Gents, Hope this isn't too late but wanted to ask you all to do me a favor and be judicious about if and to whom you forward the email I sent you all about my experience on the 23rd. Tried to caveat it with the fact that I had no intention of it being a "me, me, me" type story but just a good story I wanted to share with you all. I read it over last evening and am concerned that a couple of things I said will be taken out of context by people who don't know me and as a result will be misunderstood. In particular I made some moronic comment about "the heavies" digging the fact that I suggested to move the picket ship. The fact is I really thought that I was going to punch and it could have happend. The picket was dutifully right at a mile or two in Connie's wake and - same as in the overhead stack - I have no faith in the "big sky, little airplane" or in this case, "big ocean, little airplane" theory. I always go through my "emergency off the cat" procedures in my head when I'm behind the JBD and did so in this case as well but the fact is that without a couple of great calls from the tower and from some guys on deck things might have been different. I know I mentioned them in the email but the "jettison" call was key and, after listening to the tape, it's the boss who suggests that I start dumping. I was on stem power and just staring at vsi, airspeed and radalt for the first four to five miles off the cat. These guys deserve a tremendous amount of credit for helping me out. I think I probably should have chopped out a couple of the "f" words too but at the time I didn't think about the email I sent you making the rounds.

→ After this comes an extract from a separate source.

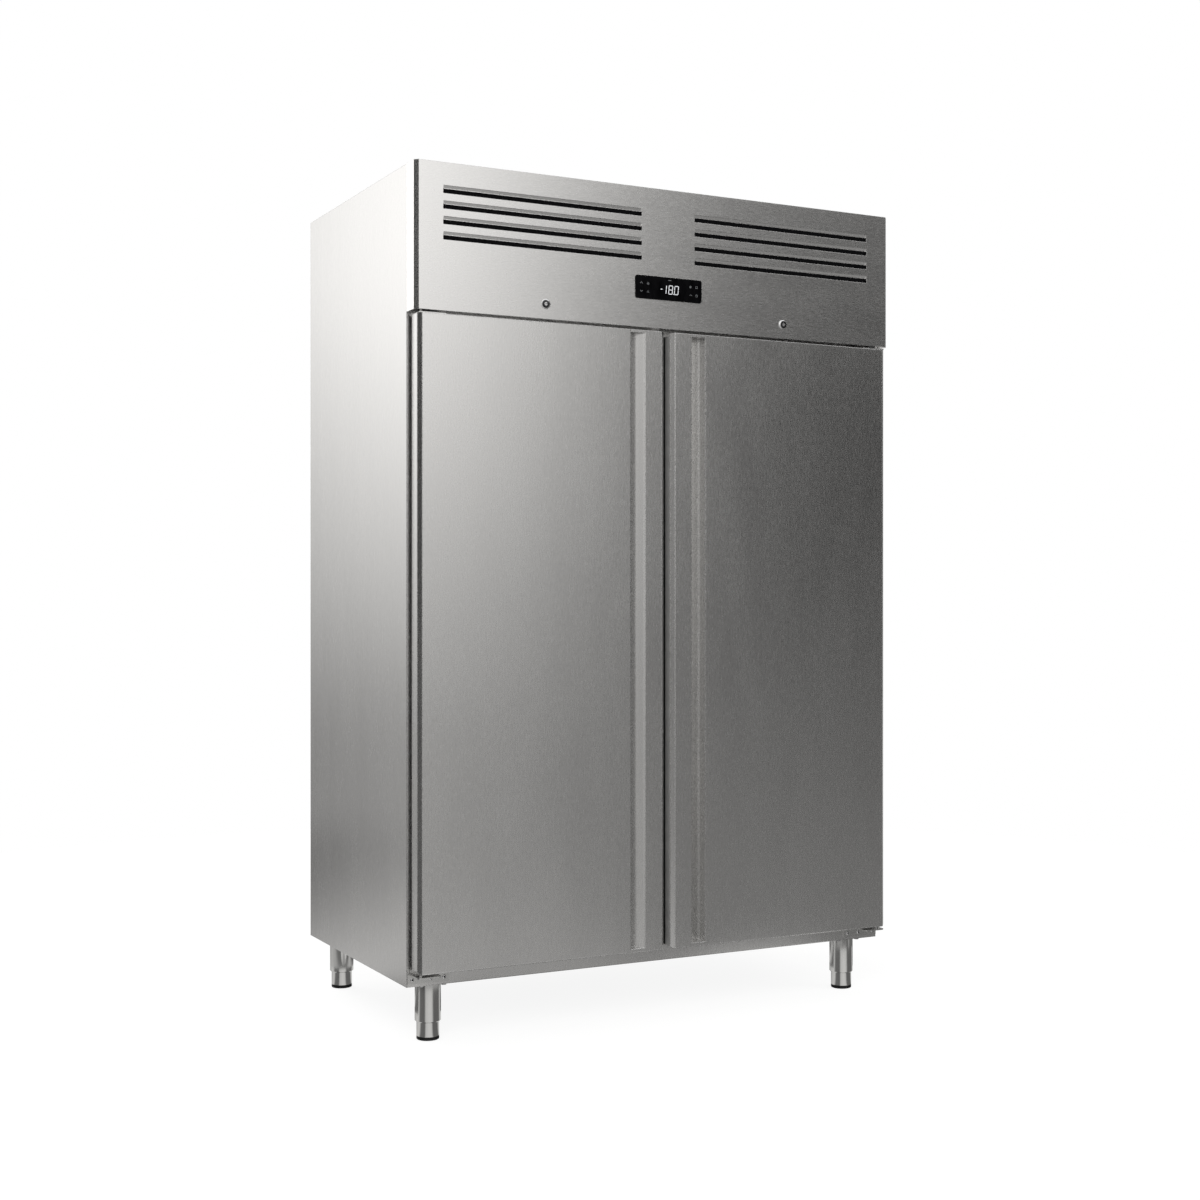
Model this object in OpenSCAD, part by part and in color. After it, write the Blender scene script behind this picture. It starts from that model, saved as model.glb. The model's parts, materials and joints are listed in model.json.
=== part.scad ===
// Upright two-door freezer cabinet with its machine compartment behind a louvred fascia.
// The front faces -Y, the floor is z = 0 and the origin lies under the middle of the cabinet.

/* [Cabinet] */
// Width across the two side panels
body_w = 1388; // [1340:1:1460]
// Depth from the sealing face to the back panel
body_d = 741; // [725:1:800]
// Height from the underside to the top edge
body_h = 1987; // [1960:1:2060]
// Thickness of the foamed side walls, back and ceiling
wall_t = 75; // [70:1:80]
// Thickness of the folded steel sheet
sheet = 1; // [0.8:0.1:1.4]
// Radius of the coved corners of the inner liner
cove_r = 22; // [12:1:30]
// Width of the stiffening flanges on the side panels
flange_w = 20; // [15:1:26]
// Depth of the post between the two openings
post_d = 55; // [40:1:62]

/* [Fascia] */
// Height of the fascia panel
fascia_h = 357; // [345:1:370]
// Gap between the fascia and the doors
fascia_gap = 7.5; // [6:0.5:9]
// Height of one louvre slot
louvre_h = 19.6; // [16:0.2:24]
// Spacing of the louvre slots
louvre_pitch = 37.2; // [34:0.2:40]
// Distance from the top edge to the first louvre slot
louvre_top = 55; // [45:1:60]
// Distance from the middle of the cabinet to a louvre slot
louvre_in = 78; // [70:1:90]
// Distance from the side of the cabinet to a louvre slot
louvre_out = 72.5; // [66:0.5:120]
// Louvre slots in each of the two groups
louvre_n = 4; // [2:1:4]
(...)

Anyway, I just wanted to clear things up a bit. I think you all know me well enough to realize that I'm a pretty humble dude. I'd be lying if I said it didn't feel great to be able to bring this jet back but I also realize that it could have been anyone in the squadron - or air wing for that matter - that this happened to. It just happened to be me. If you forwarded my original one to anyone and feel the need to forward this one too I would not be opposed. Thanks dudes. You fu...er...guys still owe me beers though. Oyster.